While Mr Scott Hamilton, managing director of aviation consultancy Leeham, says he "personally believes it to be a criminal act", whether it was a cockpit intrusion or a rogue pilot, "remains unanswered".

But the fact that the transponders did not transmit - and there are two - suggests that someone else might have taken command of the plane, he says.

"In the total absence of any debris along the intended flight path, I don't think the airplane is in the Gulf of Thailand, but in some other distant location," he adds.

The search for the MH370 has already expanded westward to the mainland Indian coastline and further east into the South China Sea and now involves 57 ships and 48 aircraft from 13 countries.

Malaysian authorities, however, have not confirmed reports of evidence indicating that the Beijing-bound plane could have flown as far as the Indian Ocean.

Greater communication among Malaysia's top officials is required to diffuse the confusion surrounding the missing Malaysia Airlines (MAS) Flight MH370, say aviation experts in the United States who have closely watched the government's efforts to address this air disaster.

"The different elements of government don't seem to be singing from the same Hymn book," says Mr Hamilton, managing director of aviation consultancy Leeham.

"There is conflicting information and retractions going on that make it difficult to place any credibility on them at all," he adds.

For example, officials have been engaged in a battle with the Wall Street Journal over whether or not the plane continued to fly after it dropped off the radar.

The Malaysian authorities refuted the report saying no automatic data transmission had been received from the time contact was lost.

While Malaysia's military radar has detected an unidentified aircraft in a location about 322km north-west of Penang. Authorities have also not confirmed if it was indeed the MAS plane.

Dr Todd Curtis, an aviation safety analyst from Airsafe.com Foundation says that it would be good to know "the level of corroboration that has happened between governments".

For example, he says military radars might have picked up signals, which have not yet been released.

"Now I say that, but keep in mind there may be intelligence organizations that have all sorts of information and capabilities… and revealing that they have these resources may not be in the interest of these organizations."

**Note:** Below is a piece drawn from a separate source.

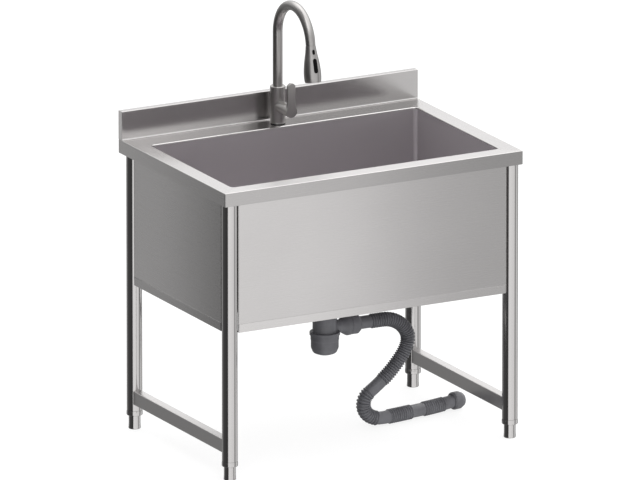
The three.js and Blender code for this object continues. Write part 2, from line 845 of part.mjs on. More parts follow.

But from the information available, Dr Curtis says he can rule out a few possibilities.

He says it is unlikely that that aircraft landed on an airfield somewhere. "If it had landed anywhere in that huge circle, we would have known by now," he says.

Also, if there had been an airborne explosion with a large fireball, it would be been picked up by US satellite imagery, so that is crossed out, he says.

He also does not think depressurization of the cabin, knocking the crew and captain out would likely happen on a large commercial flight because there would have been alert systems to warn the crew and pilots.

"That said, almost anything else is possible," he adds.